In 1801, British scientist Thomas Young carried out a 'double slit' experiment that has gone down in physics history: By shining light through two slits in a material, he showed that light behaved like a wave, taking different paths simultaneously only to intefere in predictable ways once they recombine.
Since that pioneering moment, the experiment has been repeated to demonstrate electromagnetic radiation displays both wave-like and particle-like behaviors. To put it another way, light can act like marbles rolling down a slope and like ripples in a pond, depending on how they're measured.
It's not just photons that act this way, either. Scientists have used similar setups to show electrons, neutrons, and whole atoms behaving in the same fashion, establishing a core tenet of quantum physics as a theory based on probability.
Now scientists have recreated Young's experiment with a modern twist. Instead of a pair of slits separated in space, they used 'time slits' created by rapid adjustments in the reflectivity of a material, testing the ability for a wave of light to interfere with its own past and future.

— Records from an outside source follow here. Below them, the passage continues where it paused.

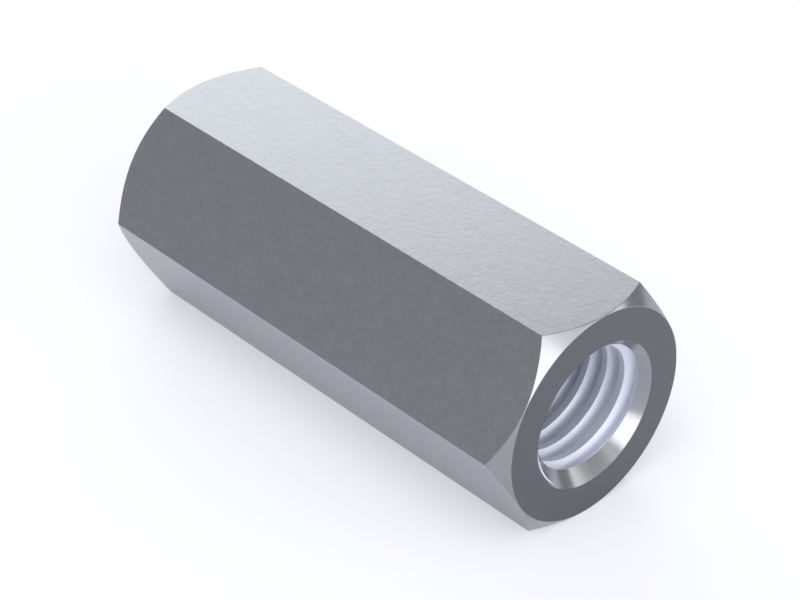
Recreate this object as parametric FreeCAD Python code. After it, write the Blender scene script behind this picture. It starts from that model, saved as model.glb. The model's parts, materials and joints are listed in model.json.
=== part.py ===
import FreeCAD, Part
import math
import os

# Rod coupling: a long hexagonal nut that joins two threaded rods end to end.
# It is cut from drawn hexagonal bar, faced and chamfered at both ends, drilled
# through for an M12 thread and countersunk at both mouths.
#
# Frame: X runs along the bore, Z points up out of the flat on top, and the
# origin lies on the bore's axis, half way along. The coupling rests on the
# flat that faces down. All lengths are millimetres and all angles degrees.

# The bar
across_flats = 18.0
coupling_length = 45.0
side_count = 6

# The turned ends: the chamfer starts on the end face, at a circle that lies
# just inside the flats, and falls away from the face at its own angle.
end_circle_inset = 0.05
end_chamfer_angle = 41.0

# The tapped bore. The wall stays at the drill's size: what the tap cuts into
# it, on each side, is the thread's height.
thread_diameter = 12.0
thread_height = 0.9

# The countersinks: a little wider than the thread, so that a rod starts easily.
countersink_lip = 0.2
countersink_angle = 90.0

# How far a cutting profile runs past the metal that it takes away
tool_overrun = 1.0

half_length = coupling_length / 2
flat_radius = across_flats / 2
corner_radius = flat_radius / math.cos(math.pi / side_count)
end_circle_radius = flat_radius - end_circle_inset
bore_radius = thread_diameter / 2 - thread_height
countersink_radius = thread_diameter / 2 + countersink_lip


def slope(angle):
    """Rise for each unit of run at an angle in degrees."""
    return math.tan(math.radians(angle))


def face_from(points):
    """A flat face inside the closed outline through the points."""
    return Part.Face(Part.makePolygon(points + [points[0]]))


def turned(half_profile):
    """The solid that a lathe makes of a profile and its mirror image.

    The half profile lists (x, radius) points on the positive side of the
    middle plane, from the middle outwards to the axis. The other half is the
    same points mirrored, and the whole is turned once about the X axis.
    """
    mirrored = [(-x, radius) for x, radius in reversed(half_profile)]
    outline = [FreeCAD.Vector(x, radius, 0) for x, radius in mirrored + half_profile]
    axis_point = FreeCAD.Vector(0, 0, 0)
    axis_direction = FreeCAD.Vector(1, 0, 0)
    return face_from(outline).revolve(axis_point, axis_direction, 360)


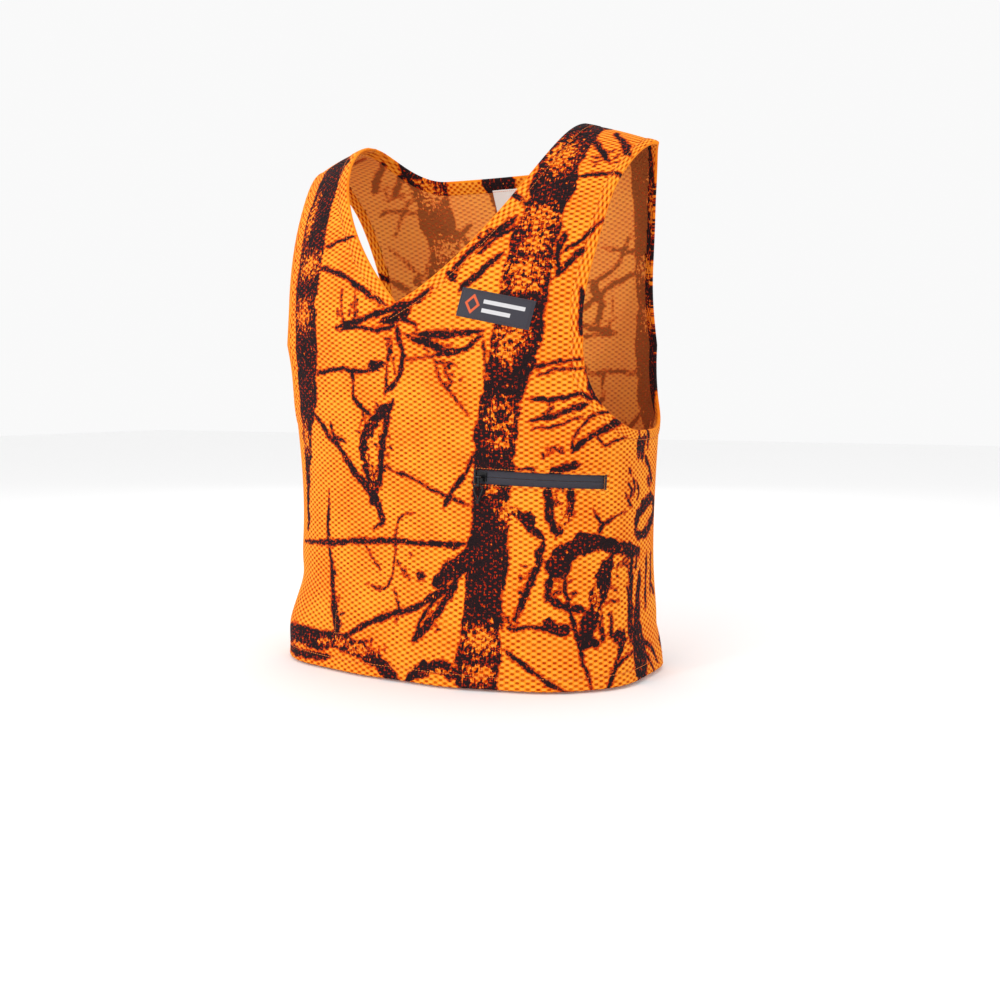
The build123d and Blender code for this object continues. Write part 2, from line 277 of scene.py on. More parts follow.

"Our experiment reveals more about the fundamental nature of light while serving as a stepping stone to creating the ultimate materials that can minutely control light in both space and time," says physicist Riccardo Sapienza from Imperial College London in the UK.
Sapienza and his colleagues utilized a thin layer of indium tin oxide, a material used in smartphone screens. Laser pulses changed its reflectivity to create two distinct periods where light can be measured hitting the material, providing distinct paths in time where a single wave of light can interfere with itself.
Those differences in time changed the frequency of the light as it struck the material, with inteference between the different waves producing distinct colors rather than differences in brightness. The scientists studied this interference pattern to make observations about the light's wave-like behavior.
"The double time slits experiment opens the door to a whole new spectroscopy capable of resolving the temporal structure of a light pulse," says physicist John Pendry from Imperial College London.
Interestingly, the slits opened up much faster than the scientists expected – between 1 to 10 femtoseconds (quadrillionths of a second). That the experiment outran the theoretical modeling suggests that part of that modeling needs to be rethought: materials don't necessarily interact with light exactly the way scientists thought they did (when intensity or speed changes, for example).
Having a material like this, which can change the way it reacts to light in timescales that are absolutely minute, could be useful in developing new technology and digging deeper into the mysteries of quantum physics.
It's going to be useful on the largest scales, too, in the study of phenomena such as black holes. Next, the team wants to try their 'time twist' on another material, the atomic crystal, where atoms are in a strict pattern – which may lead to rapid improvements in electronics.
"The concept of time crystals has the potential to lead to ultrafast, parallelized optical switches," says physicist Stefan Maier from Imperial College London.
The research has been published in Nature Physics.